Не успел я сделать и ста шагов, как меня остановили сотрудники советской госбезопасности, показавшие свои служебные удостоверения. Они отвели меня в отделение милиции, где подвергли обыску. Там они переписали номера рублевых банкнот, коротко допросили меня и отпустили. Когда я вернулся в Шеренков, меня вызвали к полковнику Дергачу, который также допросил меня. Он пожелал узнать, с кем из сотрудников западногерманского посольства я встречался и о чем с ними разговаривал.

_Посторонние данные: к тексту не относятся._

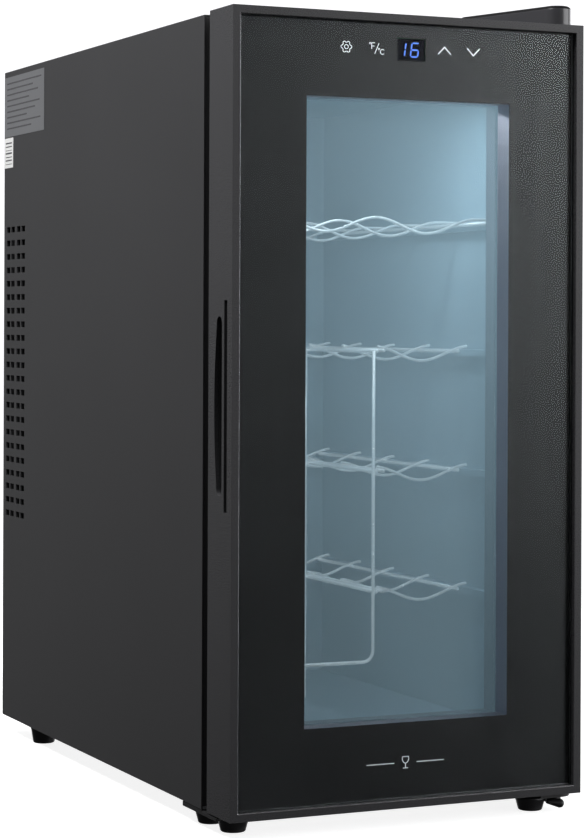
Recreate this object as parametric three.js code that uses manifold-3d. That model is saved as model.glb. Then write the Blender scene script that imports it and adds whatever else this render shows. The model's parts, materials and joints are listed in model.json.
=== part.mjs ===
// A narrow free-standing thermoelectric wine cooler: a right-hung glass door, wire racks, machinery behind.
// Millimetres, +Z up. The front faces -Y and +X is the viewer's right. The floor under the feet is z = 0.
import * as THREE from "three";
import { mergeVertices } from "three/addons/utils/BufferGeometryUtils.js";
import Module from "manifold-3d";

const wasm = await Module();
wasm.setup();

// ---------------------------------------------------------------- driving dimensions

// Overall
const WIDTH = 280;
const DEPTH = 510;
const DOOR_HEIGHT = 564;
const DOOR_LIFT = 14;
const DOOR_THICKNESS = 42;
const DOOR_GAP = 10;
const CABINET_RAISE = 0.4;
const CABINET_DROP = 1.6;
const TOUCH = 0.3;
const CLEARANCE = 0.5;

// Cabinet walls
const SHELL_WALL = 1.2;
const PANEL_WALL = 1.6;
const LINER_WALL = 2;
const SIDE_FOAM = 31.2;
const FLOOR_FOAM = 39.4;
const ROOF_FOAM = 36.6;
const BACK_FOAM = 35.4;
const PARTITION_WALL = 1.2;
const MACHINE_DEPTH = 97.8;

// Side vents
const VENT_ROWS = 22;
const VENT_PITCH = 11.73;
const VENT_SLOT = [9.6, 5];
const VENT_COLUMN_PITCH = 28;
const VENT_PAIR_PITCH = 12.4;
const VENT_LOW = 192;
const VENT_REAR_MARGIN = 7.5;

// Rear cover
const COVER_WALL = 1.5;
const COVER_RECESS = 2.3;
const REAR_FLANGE = 12;
const GRILLE_SLOT = [38, 4];
const GRILLE_PITCH = 9;
const GRILLE_ROWS = 9;
const GRILLE_HALF_GAP = 3;
const LOWER_GRILLE_RISE = 200;

// Racks and the bottle divider
const LEDGE_WIDTH = 7;
const LEDGE_HEIGHT = 5;
const LEDGE_FRONT_MARGIN = 12;
const WIRE_RADIUS = 1.7;
const ROD_RADIUS = 2;
const WELD = 0.8;
const VALLEY_PITCH = 82.6;
const VALLEY_DEPTH = 11;
const CROSS_WIRE_PITCH = 62;
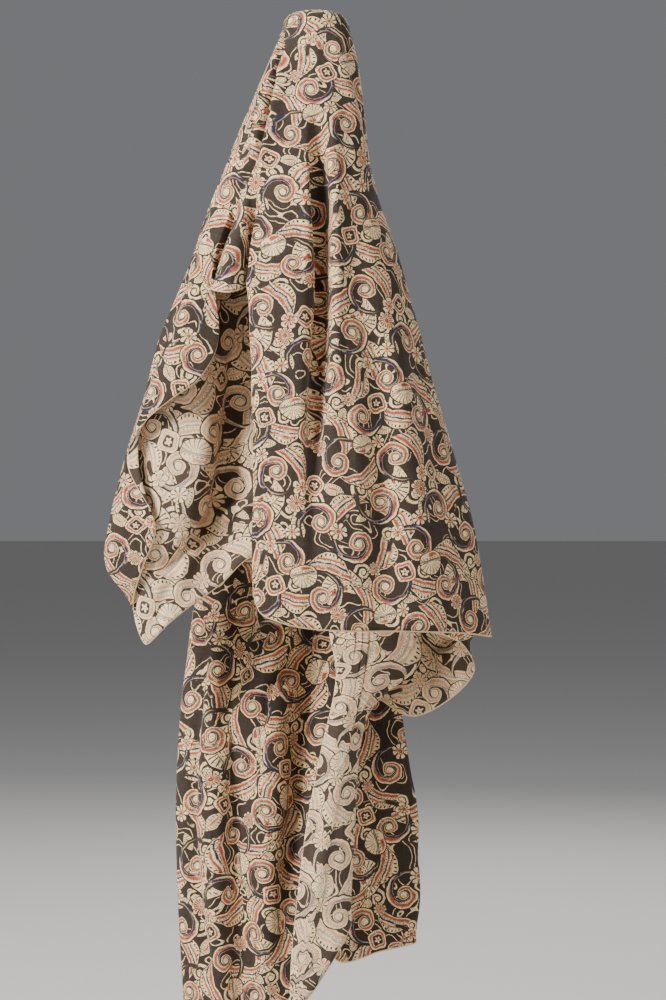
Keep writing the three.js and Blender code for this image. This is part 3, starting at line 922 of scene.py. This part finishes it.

Я ответил, что они хотели узнать о месте моего рождения, спрашивали, являюсь ли я немцем по национальности, в каких частях Вермахта служил, в каких боях принимал участие и как оказался в Сибири. Полковник полюбопытствовал, зачем мне дали тридцать рублей. Я ответил, что, скорее всего, мне дали деньги на еду. После этого он отпустил меня, и я отправился на работу. Теперь я ждал, нетерпеливо считая дни до того счастливого момента, когда смогу вернуться в родную Германию. Тогда я не знал, что ждать мне придется целых 32 года!
В моих дневниках я подробно описал эти ожидания. Тони предупреждала меня, что если эти записи найдут, то меня ждут серьезные неприятности. Посольство ФРГ прислало официальное подтверждение того, что я родился в Танненвальде/Шлоссберге в Восточной Пруссии, а не в Литве. По моей просьбе мне прислали список членов семьи, в которой я родился. Посольство также отправило ноту в МИД СССР, попросив принять меры, гарантирующие мой выезд и выезд моей семьи из Советского Союза. Мне порекомендовали подать соответствующие документы для получения визы, что я и сделал.
Советские власти всегда находили причины для отклонения моих заявлений. На этот раз у меня потребовали старое немецкое удостоверение личностй или свидетельство, выданное мне в Фихтенхоэ, городе, которого уже больше не существовало. Я не смог представить такое свидетельство или оригинал свидетельства о рождении. Я получил лишь письмо, в котором сообщалось, что в Центральном архиве Берлина не сохранилось никаких документов из бюро записи актов гражданского состояния в Шилльфельде, поскольку все они были уничтожены в конце войны.